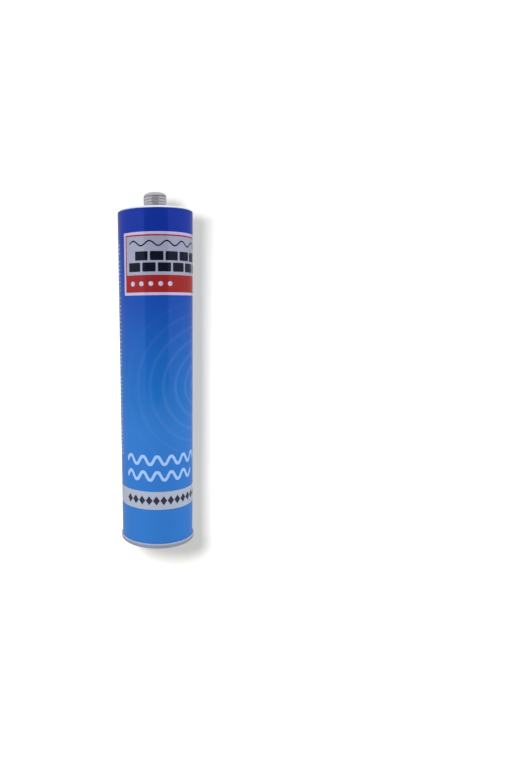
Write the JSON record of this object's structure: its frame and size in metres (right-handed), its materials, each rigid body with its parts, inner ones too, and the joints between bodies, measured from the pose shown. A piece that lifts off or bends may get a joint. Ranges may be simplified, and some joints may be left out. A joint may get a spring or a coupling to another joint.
{
  "type": "caulk tube",
  "caption": "Slim metal sealant cartridge with printed wall, low cone shoulder, threaded neck, folded base hem and a drawn piston in its open base.",
  "frame": {"origin": "centre of the base, on the surface that the cartridge stands on", "axes": "+Z runs along the barrel from the base to the threaded neck; the front of the print faces -Y"},
  "size_m": [0.0508, 0.0508, 0.233],
  "materials": {
    "printed_metal": "blue gloss print with a bordered red and pale panel and a pale band, over bare aluminium at the neck, shoulder and hem",
    "drawn_metal": "satin drawn sheet with fine drawing lines"
  },
  "bodies": {
    "root": {"barrel": "printed_metal", "piston": "drawn_metal"}
  },
  "joints": []
}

++++++++

(DIRECTIVE) Exactly reproduce the material above.

(FULL SOLUTION)
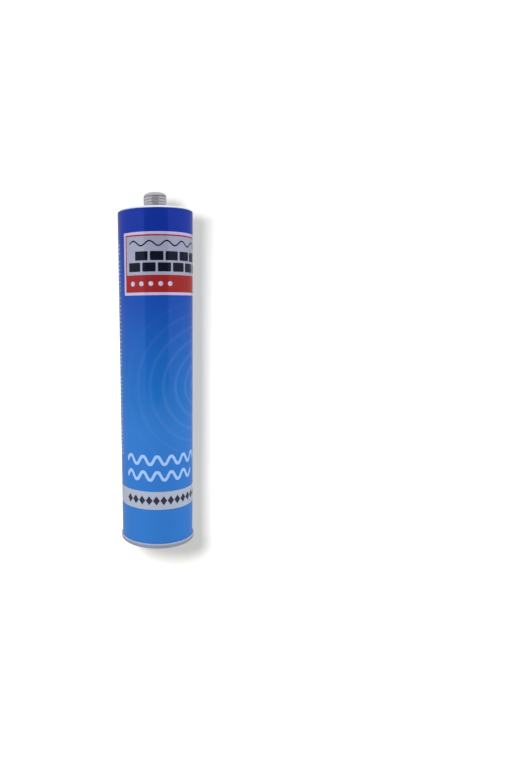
Write the JSON record of this object's structure: its frame and size in metres (right-handed), its materials, each rigid body with its parts, inner ones too, and the joints between bodies, measured from the pose shown. A piece that lifts off or bends may get a joint. Ranges may be simplified, and some joints may be left out. A joint may get a spring or a coupling to another joint.
{
  "type": "caulk tube",
  "caption": "Slim metal sealant cartridge with printed wall, low cone shoulder, threaded neck, folded base hem and a drawn piston in its open base.",
  "frame": {"origin": "centre of the base, on the surface that the cartridge stands on", "axes": "+Z runs along the barrel from the base to the threaded neck; the front of the print faces -Y"},
  "size_m": [0.0508, 0.0508, 0.233],
  "materials": {
    "printed_metal": "blue gloss print with a bordered red and pale panel and a pale band, over bare aluminium at the neck, shoulder and hem",
    "drawn_metal": "satin drawn sheet with fine drawing lines"
  },
  "bodies": {
    "root": {"barrel": "printed_metal", "piston": "drawn_metal"}
  },
  "joints": []
}